An incident may include:
- Unauthorized access
- Wrong data shared with the wrong person
- Lost laptop or device
- Malware or ransomware
- Accidental export
- Compromised user account
- Integration leak
- Suspicious login activity
A response plan should define:
- Who must be informed internally
- How access is blocked
- How logs are reviewed
- How affected data is identified
- How customers or authorities are notified where required
- How the issue is documented
- What corrective action is taken
NIST’s small business cybersecurity guidance encourages businesses to think across governance, identification, protection, detection, response, and recovery. That structure is useful for ERP data security too.
Evaluate ERP Vendors Carefully
When choosing ERP, ask security questions before buying.
Ask the vendor:
- Does the ERP support role-based access?
- Does it support audit logs?
- Can export permissions be restricted?
- Is multi-factor authentication supported?
- How are backups managed?
- How are updates applied?
- What security controls exist for integrations?
- How is administrator access controlled?
- What happens during a data incident?
- Can user access be removed quickly?
A vendor who cannot answer basic security questions may not be ready to handle critical business data.
Where AICAN Optiwise Fits
AICAN Optiwise helps businesses centralize operational data across sales, customers, inventory, production, dispatch, and reporting. Centralization can improve control, but it should be implemented with clear access roles, user discipline, and data handling practices.
The AICAN team can help manufacturers think through who should access which parts of the ERP, what reports should be visible to each role, and how customer-related workflows should be handled responsibly.
For businesses moving from scattered Excel files and informal sharing to ERP, this is a major improvement opportunity. Secure ERP implementation is not only about passwords. It is about reducing casual data exposure and building better control.
You can learn more about AICAN on the About AICAN page.
FAQ
Is customer data safer in ERP than Excel?
ERP can be safer than Excel if access controls, audit trails, backups, and user permissions are configured properly.
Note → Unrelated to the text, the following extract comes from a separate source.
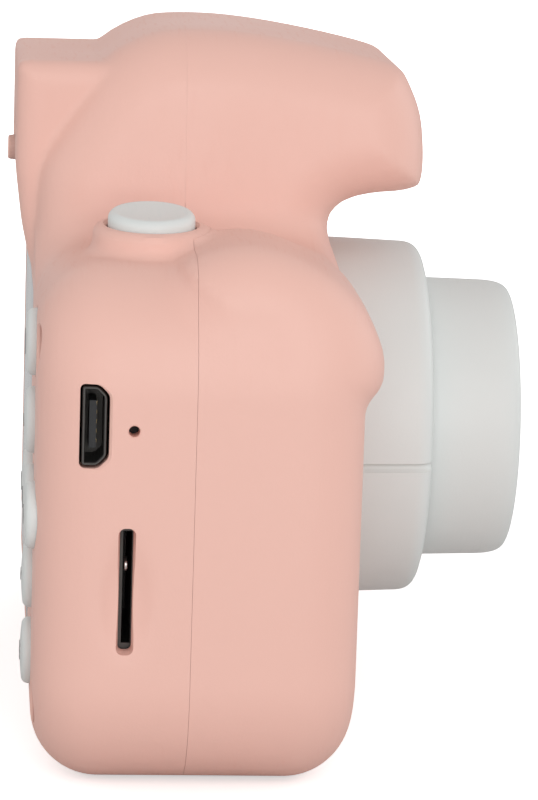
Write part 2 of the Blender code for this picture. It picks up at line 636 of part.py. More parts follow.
def add_shutter(rear):
    """The shutter button in its collar, the switch below it and that switch's board."""
    cut(rear, disc("shutter_hole", SHUTTER_RADIUS + FIT, 'Z', DECK_HEIGHT - 2 * WALL,
                   COLLAR_TOP_Z + WALL, (SHUTTER_X, SHUTTER_Y), steps=24))
    top = COLLAR_TOP_Z + SHUTTER_PROUD
    edge = 0.7 * MM
    flange_top = DECK_HEIGHT - WALL - FIT
    flange_bottom = flange_top - SHUTTER_FLANGE
    flange_radius = SHUTTER_RADIUS + 1.0 * MM
    stem_tip = flange_bottom - 1.6 * MM
    profile = [(0, stem_tip), (1.5 * MM, stem_tip), (1.5 * MM, flange_bottom),
               (flange_radius, flange_bottom), (flange_radius, flange_top),
               (SHUTTER_RADIUS, flange_top), (SHUTTER_RADIUS, top - edge)]
    profile += arc((SHUTTER_RADIUS - edge, top - edge), edge, 0, 90, 3)[1:]
    profile += [(0.5 * SHUTTER_RADIUS, top + 0.1 * MM), (0, top + 0.15 * MM)]
    turned("shutter_button", profile, 'Z', (SHUTTER_X, SHUTTER_Y, 0), (WHITE, 0.4), steps=24)

    plunger_top = stem_tip - SHUTTER_TRAVEL - FIT
    housing_top = plunger_top - 0.7 * MM
    housing_bottom = housing_top - 3.3 * MM
    half = SWITCH_SIZE / 2
    switch = block("shutter_switch", (SHUTTER_X - half, SHUTTER_Y - half, housing_bottom),
                   (SHUTTER_X + half, SHUTTER_Y + half, housing_top), ((0.05, 0.05, 0.05), 0.5))
    join(switch, disc("shutter_plunger", 1.6 * MM, 'Z', housing_top - MM, plunger_top,
                      (SHUTTER_X, SHUTTER_Y), steps=16))
    board_top = housing_bottom - FIT
    block("shutter_switch_board",
          (SHUTTER_X - 5 * MM, -2.0 * MM, board_top - BOARD_THICKNESS),
          (SHUTTER_X + 5 * MM, BOARD_FRONT_Y - FIT, board_top), ((0.03, 0.16, 0.07), 0.5))


# --- screen --------------------------------------------------------------------------------
def add_screen(rear):
    """Window plate in a recess of the rear wall, and the display behind it."""
    half_w = SCREEN_WIDTH / 2
    half_h = SCREEN_HEIGHT / 2
    low = (SCREEN_X - half_w, SCREEN_Z - half_h)
    high = (SCREEN_X + half_w, SCREEN_Z + half_h)
    corner = 2.0 * MM
    recess_y = FACE_Y - SCREEN_GLASS
    room = rounded_rectangle((low[0] - FIT, low[1] - FIT), (high[0] + FIT, high[1] + FIT),
                             corner + FIT, 3)
    cut(rear, prism("screen_room", room, 'Y', recess_y, FACE_Y + WALL))
    ledge = 2.5 * MM
    opening = [(low[0] + ledge, low[1] + ledge), (high[0] - ledge, low[1] + ledge),
               (high[0] - ledge, high[1] - ledge), (low[0] + ledge, high[1] - ledge)]
    cut(rear, prism("screen_opening", opening, 'Y', INNER_FACE_Y - WALL, FACE_Y + WALL))
    prism("screen_window", rounded_rectangle(low, high, corner, 3), 'Y', recess_y + FIT, FACE_Y,
          finish=((0.02, 0.02, 0.025), 0.08))
    display_rear = INNER_FACE_Y - FIT
    margin = 1.0 * MM
    display_front = display_rear - DISPLAY_THICKNESS
    block("screen_display", (low[0] + margin, display_front, low[1] + margin),
          (high[0] - margin, display_rear, high[1] - margin), ((0.10, 0.11, 0.12), 0.3))
    ribbon_x = BOARD_RIGHT_X - 9.0 * MM
    ribbon_z = low[1] + 6.0 * MM
    block("screen_ribbon", (ribbon_x, BOARD_REAR_Y + FIT, ribbon_z),
          (ribbon_x + 8.0 * MM, display_front - FIT, ribbon_z + FIT), ((0.55, 0.25, 0.06), 0.4))


# --- main board ----------------------------------------------------------------------------
def add_main_board(rear):
    """The upright board behind the buttons, with the parts that it carries."""
    left_x = -INNER_SIDE_X + 0.6 * MM
    low_z = WALL + 1.5 * MM
    high_z = DECK_HEIGHT - WALL - FIT - SHUTTER_FLANGE - SHUTTER_TRAVEL - FIT
    board = block("main_board", (left_x, BOARD_FRONT_Y, low_z), (BOARD_RIGHT_X, BOARD_REAR_Y, high_z),
                  ((0.03, 0.16, 0.07), 0.5))
    for number, (x, z) in enumerate(SCREW_PLACES[:2], start=1):
        cut(board, disc(f"board_notch_{number}", BOSS_RADIUS + FIT, 'Y', BOARD_FRONT_Y - WALL,
                        BOARD_REAR_Y + WALL, (x, z), steps=20))
        out_x = -SIDE_X
        corner_z = -WALL if z < DECK_HEIGHT / 2 else z
        cut(board, block(f"board_corner_{number}", (out_x, BOARD_FRONT_Y - WALL, corner_z),
                         (x, BOARD_REAR_Y + WALL, corner_z + z + WALL)))
        cut(board, block(f"board_side_{number}",
                         (out_x, BOARD_FRONT_Y - WALL, z - BOSS_RADIUS - FIT),
                         (x, BOARD_REAR_Y + WALL, z + BOSS_RADIUS + FIT)))
    post_radius = 2.2 * MM
    x = SCREEN_X - SCREEN_WIDTH / 2 - post_radius - 0.2 * MM
    for number, z in enumerate((low_z + 3.5 * MM, high_z - 3.5 * MM), start=1):
        join(rear, disc(f"board_post_{number}", post_radius, 'Y', BOARD_REAR_Y + FIT,
                        INNER_FACE_Y + WALL / 4, (x, z), steps=16))
        cut(rear, disc(f"board_post_bore_{number}", 0.8 * MM + FIT, 'Y', BOARD_REAR_Y - WALL,
                       INNER_FACE_Y - 0.5 * MM, (x, z), steps=16))
        cut(board, disc(f"board_hole_{number}", 0.8 * MM + FIT, 'Y', BOARD_FRONT_Y - WALL,
                        BOARD_REAR_Y + WALL, (x, z), steps=16))
        head_rear = BOARD_FRONT_Y - FIT
        turned(f"board_screw_{number}",
               [(0, head_rear - 1.2 * MM), (1.2 * MM, head_rear - 1.2 * MM),
                (1.8 * MM, head_rear - 0.6 * MM), (1.8 * MM, head_rear), (0.8 * MM, head_rear),
                (0.8 * MM, INNER_FACE_Y - 1.6 * MM), (0, INNER_FACE_Y - 1.0 * MM)],
               'Y', (x, 0, z), ((0.45, 0.45, 0.47), 0.3, 1.0), steps=16)
    chip_rear = BOARD_FRONT_Y - FIT
    middle_z = DECK_HEIGHT / 2
    block("processor", (-18 * MM, chip_rear - 1.0 * MM, middle_z - 5 * MM),
          (-8 * MM, chip_rear, middle_z + 5 * MM), ((0.03, 0.03, 0.03), 0.45))
    add_microphone(rear, x, middle_z)


def add_microphone(rear, x, z):
    """A small microphone on the board behind a pinhole."""
    low_y = BOARD_REAR_Y + FIT
    half = 1.6 * MM
    block("microphone", (x - half, low_y, z - half), (x + half, low_y + 1.2 * MM, z + half),
          ((0.6, 0.58, 0.5), 0.35, 0.9))
    cut(rear, disc("microphone_hole", RESET_RADIUS, 'Y', INNER_FACE_Y - WALL, FACE_Y + WALL, (x, z),
                   steps=16))


def port_outline(grow):
    """Outline of the charging port as (y, z): a rectangle with its two front corners cut off."""
    middle_y = BOARD_REAR_Y + FIT + PORT_DEPTH / 2
    half_y = PORT_DEPTH / 2 + grow
    half_z = PORT_HEIGHT / 2 + grow
    chamfer = 0.9 * MM
    return [(middle_y - half_y, PORT_Z - half_z + chamfer),
            (middle_y - half_y + chamfer, PORT_Z - half_z), (middle_y + half_y, PORT_Z - half_z),
            (middle_y + half_y, PORT_Z + half_z), (middle_y - half_y + chamfer, PORT_Z + half_z),
            (middle_y - half_y, PORT_Z + half_z - chamfer)]


def add_side_sockets(rear):
    """Charging socket, memory card socket and reset switch, reached from the grip side."""
    mouth_x = -SIDE_X + 0.5 * MM
    through = (-SIDE_X - WALL, -INNER_SIDE_X + WALL)
    steel = ((0.55, 0.55, 0.57), 0.3, 1.0)
    cut(rear, prism("port_opening", port_outline(FIT), 'X', *through))
    shell = prism("charging_socket", port_outline(0.0), 'X', mouth_x, mouth_x + PORT_LENGTH,
                  finish=steel)
    sheet = 0.3 * MM
    cut(shell, prism("port_hollow", port_outline(-sheet), 'X', mouth_x - WALL,
                     mouth_x + PORT_LENGTH - 2 * sheet))
    tongue_y = BOARD_REAR_Y + FIT + PORT_DEPTH / 2
    block("charging_tongue", (mouth_x + 1.0 * MM, tongue_y - 0.2 * MM, PORT_Z - 0.3 * PORT_HEIGHT),
          (mouth_x + PORT_LENGTH - 2 * sheet - FIT, tongue_y + 0.5 * MM, PORT_Z + 0.3 * PORT_HEIGHT),
          ((0.02, 0.02, 0.02), 0.5))

    card_y = BOARD_FRONT_Y - 0.9 * MM
    half_slot = CARD_SLOT / 2
    half_card = CARD_WIDTH / 2
    cut(rear, block("card_opening", (through[0], card_y - half_slot, CARD_Z - half_card),
                    (through[1], card_y + half_slot, CARD_Z + half_card)))
    socket_x = -INNER_SIDE_X + FIT
    socket = block("card_socket", (socket_x, card_y - 1.1 * MM, CARD_Z - half_card - 1.2 * MM),
                   (socket_x + 14.5 * MM, card_y + 0.6 * MM, CARD_Z + half_card + 1.2 * MM), steel)
    cut(socket, block("card_room", (socket_x - WALL, card_y - 0.6 * MM, CARD_Z - half_card + 0.5 * MM),
                      (socket_x + 13.5 * MM, card_y + 0.3 * MM, CARD_Z + half_card - 0.5 * MM)))

    cut(rear, disc("reset_hole", RESET_RADIUS, 'X', *through, (card_y, RESET_Z), steps=16))
    reset_half = 1.5 * MM
    block("reset_switch", (socket_x, card_y - reset_half, RESET_Z - reset_half),
          (socket_x + 3.0 * MM, BOARD_FRONT_Y - FIT, RESET_Z + reset_half), ((0.1, 0.1, 0.1), 0.5))


# --- power and sound -----------------------------------------------------------------------
def add_battery(ear_rear):
    """Flat rechargeable cell behind the lens ears, with its lead to the board."""
    width, depth, height = BATTERY_SIZE
    low = Vector((3.6 * MM, ear_rear + 1.0 * MM, 8.0 * MM))
    cell = block("battery", low, low + Vector(BATTERY_SIZE), ((0.55, 0.57, 0.60), 0.35))
    rounded(cell, 1.0 * MM, 2)
    top = low.z + height
    start = Vector((low.x + 3.0 * MM, low.y + depth / 2, top + FIT))
    end = Vector((BOARD_RIGHT_X - 3.0 * MM, BOARD_FRONT_Y - 2 * FIT, DECK_HEIGHT - 7.0 * MM))
    lead("battery_lead", start, Vector((0, 0, 5.0 * MM)), end, Vector((0, 5.0 * MM, 0)), 0.55 * MM)


def lead(name, start, leave, end, arrive, radius):
    """A wire along one cubic Bezier from start to end, leaving and arriving as given."""
    points = []
    steps = 12
    for i in range(steps + 1):
        t = i / steps
        points.append(start * (1 - t) ** 3 + (start + leave) * 3 * t * (1 - t) ** 2
                      + (end - arrive) * 3 * t ** 2 * (1 - t) + end * t ** 3)
    curve = bpy.data.curves.new(name, 'CURVE')
    curve.dimensions = '3D'
    spline = curve.splines.new('POLY')
    spline.points.add(steps)
    for place, point in zip(spline.points, points):
        place.co = (*point, 1.0)
    curve.bevel_depth = radius
    curve.bevel_resolution = 2
    curve.use_fill_caps = True
    curve.materials.append(material(name, (0.35, 0.02, 0.02), 0.45))
    wire = bpy.data.objects.new(name, curve)
    bpy.context.scene.collection.objects.link(wire)
    return wire


def add_speaker(front):
    """A small round speaker behind seven holes in the side wall."""
    y = -7.0 * MM
    z = 22.0 * MM
    rear_x = INNER_SIDE_X - 1.6 * MM
    disc("speaker", SPEAKER_RADIUS, 'X', rear_x - SPEAKER_THICKNESS, rear_x, (y, z),
         ((0.06, 0.06, 0.06), 0.5), steps=20)
    places = [(0.0, 0.0)] + [(2.6 * MM * c, 2.6 * MM * s) for c, s in arc((0, 0), 1.0, 0, 300, 5)]
    for number, (dy, dz) in enumerate(places, start=1):
        cut(front, disc(f"speaker_hole_{number}", 0.7 * MM, 'X', INNER_SIDE_X - WALL, SIDE_X + WALL,
                        (y + dy, z + dz), steps=12))


def stand_on_origin():
    """Move the camera as one so that the origin is below the middle of its outline.

    The outline's middle in Y lies between the front barrel's rim and the rear camera's dome.
    """
    base = bpy.data.objects.new("camera_base", None)
    base.location = (0, -(FRONT_FRONT_Y + EYEPIECE_Y + REAR_CAMERA_DOME) / 2, 0)
    bpy.context.scene.collection.objects.link(base)
    for obj in bpy.data.objects:
        if obj is not base and obj.parent is None:
            obj.parent = base


def main():
    """Build the whole camera."""
    clear_scene()
    front, rear = build_shells()
    add_case_screws(front, rear)
    ear_rear = add_base_barrel(front)
    add_front_barrel()
    add_flash(front)
    add_rear_camera(rear)
    for name, x, z in button_places():
        add_rear_button(rear, name, x, z)
    add_shutter(rear)
    add_screen(rear)
    add_main_board(rear)
    add_side_sockets(rear)
    add_battery(ear_rear)
    add_speaker(front)
    stand_on_origin()


main()
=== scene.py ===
"""Looks of the children's camera: smooth shells, turned barrels, caps, glass and finishes.

Sizes are in millimetres, measured on the ground under the middle between the case's two flat
faces; +Z is up, the lens points along -Y and the grip is at -X. Bench turns them into the
frame's metres when a mesh is made.
"""

import logging
import math
from collections.abc import Callable, Iterable, Sequence
from dataclasses import dataclass, field
from enum import Enum

import bmesh
import bpy
import numpy as np
from mathutils import Matrix, Vector


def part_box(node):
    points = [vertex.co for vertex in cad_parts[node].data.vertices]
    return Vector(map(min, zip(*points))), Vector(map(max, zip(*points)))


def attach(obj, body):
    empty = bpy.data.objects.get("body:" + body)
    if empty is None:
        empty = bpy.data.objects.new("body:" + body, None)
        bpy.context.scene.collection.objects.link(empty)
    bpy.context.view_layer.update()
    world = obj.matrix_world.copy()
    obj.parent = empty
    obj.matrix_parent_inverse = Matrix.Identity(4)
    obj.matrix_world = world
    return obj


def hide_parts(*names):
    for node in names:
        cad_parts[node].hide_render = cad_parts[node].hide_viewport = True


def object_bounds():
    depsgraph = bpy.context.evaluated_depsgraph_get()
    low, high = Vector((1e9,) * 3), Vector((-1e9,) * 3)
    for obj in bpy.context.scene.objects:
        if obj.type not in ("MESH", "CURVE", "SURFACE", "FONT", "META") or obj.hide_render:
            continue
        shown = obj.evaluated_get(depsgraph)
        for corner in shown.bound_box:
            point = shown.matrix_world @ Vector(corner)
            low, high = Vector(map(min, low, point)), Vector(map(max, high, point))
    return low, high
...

But poor ERP permissions can still create risk.
Who should access customer data in ERP?
Only users who need customer data for their work should access it. Sales, accounts, dispatch, service, and management may need different levels of access.
Should ERP users share logins?
No. Every user should have a unique login. Shared accounts weaken accountability and make audit trails less useful.
Can ERP exports create data risk?
Yes. Exported Excel or CSV files can be copied, forwarded, or stored insecurely. Export permissions should be restricted and logged.
Does ERP need multi-factor authentication?
Multi-factor authentication is strongly recommended where available, especially for administrator accounts and users with access to sensitive customer or financial data.
What law applies to customer data in India?
India’s Digital Personal Data Protection Act, 2023 applies to digital personal data processing in relevant contexts. Businesses should consult legal professionals to understand specific obligations.
Founder’s Note
Customer data is trust. It should not float casually through files, phones, and uncontrolled exports.
At AICAN, we believe ERP should bring operational control and data responsibility together. When information is centralized, access must be thoughtful. The right people should see what they need, and unnecessary exposure should reduce.
A secure ERP culture is built through good software, clear roles, trained users, and leadership that treats customer data seriously.
Final Thought
Handling customer data securely in ERP requires more than buying software.
You need role-based access, strong logins, audit trails, controlled exports, secure integrations, backups, user training, retention rules, and incident response planning. Done properly, ERP can reduce data chaos and help the business handle customer information with more discipline and trust.